The Trojan Horse This strategy involves offering prospective clients a service that is of value to them - at no charge. For example, an accountancy firm might offer a couple of days' training in new financial accounting regulations. Do not think of this as giving something away for free, but as an investment of time in building a relationship. It will give you the opportunity to penetrate the prospective client's organisation and gather intelligence which will help you plan for and win future work. The key is to make sure the client sees the value, while not feeling there is a quid pro quo.

Who, What, How A simple but effective way to open a meeting with someone you have not met before is to realise what is going through the other person's mind. The person probably wonders who you are, what this is all about, and how long it will take.

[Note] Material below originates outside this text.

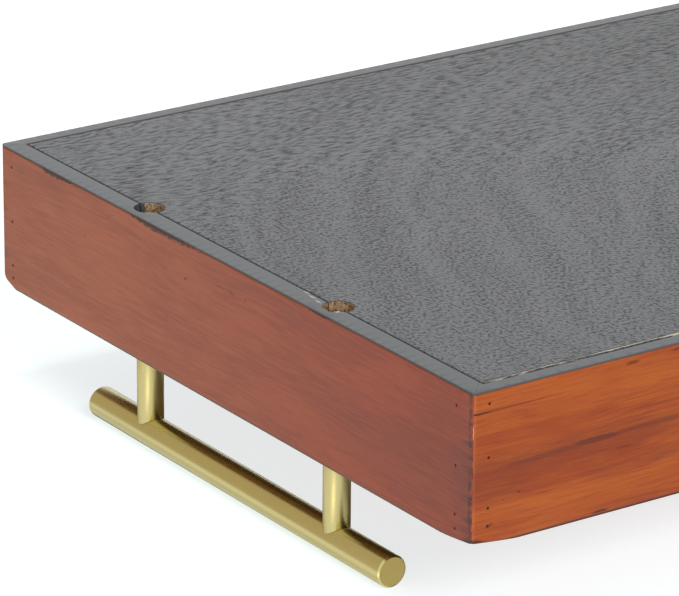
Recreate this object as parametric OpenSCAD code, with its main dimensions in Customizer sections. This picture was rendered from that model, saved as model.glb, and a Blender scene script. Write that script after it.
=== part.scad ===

Before you walk into a meeting have a very specific plan as to how you are going to answer these unspoken, but very real, questions.

If You Go First When we're up against other vendors presenting for the same business, most of us prefer to go last. We think that being last will help us demonstrate real effectiveness and increase our chances of being remembered - not to mention giving us extra time to prepare. But what if we have to go first? Accept the challenge and turn it to your advantage. Think of two or three very difficult questions that you might be asked and have answers ready. If those questions are not asked, bring them up yourself by saying, "You may be wondering about ... and this is what we would do." The client is now likely to ask your competitors what they would do under the circumstances, and they will only have a couple of seconds to think of a good answer. In effect you're creating a time-bomb for them. Remember, everyone is playing to win.